As dusk sets in the boat roars up the Tapajós River headed to the forest that awaits for our arrival. In Amazonia the sky seems lower than anywhere else I’ve been before, laying just above the water that mirrors it. Fading behind us is Alter-do-Chão, which postcards portray white-sand beaches instead of the fine-breed Lusitano horses its Portuguese counterpart is known for. In front of me the reason why I came here in the first place, the immense forest I can see before my eyes.
Further ahead we leave the boat and my steps trail those of the guides who skillfully follow a narrow track inside the forest. Along the way they teach me how to distinguish the different birds’ chants and unveil the mysteries of some plants, which among other things are used to heal headaches, glue canoes and help loosing weight. Many steps and 3 hours later we arrived to the ‘granny’ of all trees, an immense wall of which my camera could not give the right perspective and of which I could not spot the top. On our way back the fauna, which made itself heard all along, decided to show up. A poisonous jararaca snake crossed our path to remind us we were not in some amusement park but in the planet’
s biggest forest, a marvelous world filled with surprises where we are just one more, a visitor in someone else’s house.
I’m feeling tired, tired and tiny. Only a dip in these river’s refreshing waters can bring me back to reality. This swim, however, cannot erase from my mind the consciousness of how small and relative my position is in this world, the biggest teaching I got from immersing myself in this forest.

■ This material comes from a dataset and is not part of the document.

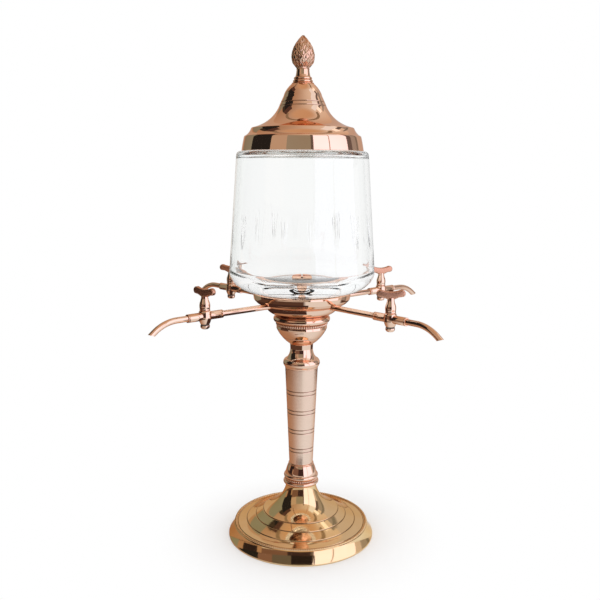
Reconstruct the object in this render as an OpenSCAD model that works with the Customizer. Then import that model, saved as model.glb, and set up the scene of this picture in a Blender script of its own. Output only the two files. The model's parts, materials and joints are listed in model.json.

Alter-do-Chão, Brazil, January 2009

Tuesday, 17 March 2009

The Floating Bazaar

I’m sailing up the Amazonas River. In the distance the slowly falling asleep Belém can still be seen. Its buildings reflect the sun that sets in the west in between the clouds and the water. This immense mass of water, which flows tirelessly to the sea, is being sailed in a sort of bazaar where scents and people elbow each other, where everyone fights to find a place to hang its hammock, their private nook for the next 3, 5, 8, 10 days, depending on where life is taking them. Sailing this boat is like living inside a floating bazaar where hammocks, blankets, towels and all sorts of cloths fall from the ceiling, hanging over suitcases, bags, backpacks, boxes, all sorts of packages that pile up in the floor. This living bazaar sails through the night, which hides the river’s margins, the forest and its people. The morning sun starts to disclose the scenery while waking up the bazaar and the growing hubbub. The cloths gain life and its wingless inhabitants start to come out of their cocoons. Unable to fly but filled with dreams, they look at the spectacle presented by the river and the countless trees that fill the immense forest. Here and there a house, a village, from where the indigenous come to meet us. Some come just to say hello, others to collect the food people throw them from the boat, some others, like pirates, approach the boat in order to sell food or just to catch a ride upriver. Inside the boat people run to check out who arrived, breaking up the monotony of a trip that repeats itself every minute. Here the space is limited and the huge lines faced everywhere limits it even more. Only patience and smiles are immense, the indispensable companions in this epic journey, which is a necessity for many and an adventure that will most probably never be repeated for only a few. Bonding them all only a dream, the dream of going up river, because going up this river is and always will be a dream.

Lô and Janderson

A smile like no other is the most beautiful image of the whole journey. Sorry, two of them, the smiles of my two favorite neighbors: Lô and Janderson. Brother and sister, cousins, friends, who cares... I didn’t ask their age either, maybe by stupidity, maybe because it simply didn’t matter. They welcomed me in the boat with a smile, most probably answering to my own, which I couldn’t see. The whole time they were around, smiling with the naivety their age around 10 to 12 and their humble origin gave them. They smiled the whole time, despite the journey’s many difficulties, despite having to take care of their many brothers and sisters. Smiling for no reason and for them all at the same time, they were living the dream of moving to a new city and the excitement of what most probably was their first big journey. Even if I had the temptation of complaining about the lack of comfort, the lines to buy food, to use the toilet, the smelly surroundings, the heat, the people bumping against me and waking me up during the night, of so many different annoying things, I just couldn’t because their smile was always there, remembering me about life’s relativity, of how everything can me a blessing or a curse. It only depends on ourselves, of how we want to look at the situation. And their eyes see it all as a new discovery, as a new reason to smile...
What are you looking at Lô, where to? What thoughts, ideas, dreams, ambitions, what crosses your mind while you stare at the horizon? What sort of future will your beautiful smile have in 5, 10, 15 years from now? How will your life be? What future is in store for you, in this country of yours where you were born in the wrong “half”, in the “half” where the difficulties far outweigh the opportunities given to you? But in the end that doesn’t matter, with your smile you’ll always be happier than many others who have it all... My boat journey ended, yours carried on, but your smile will always be in my mind, to remind me of how everything is so much easier with a smile, a simple smile.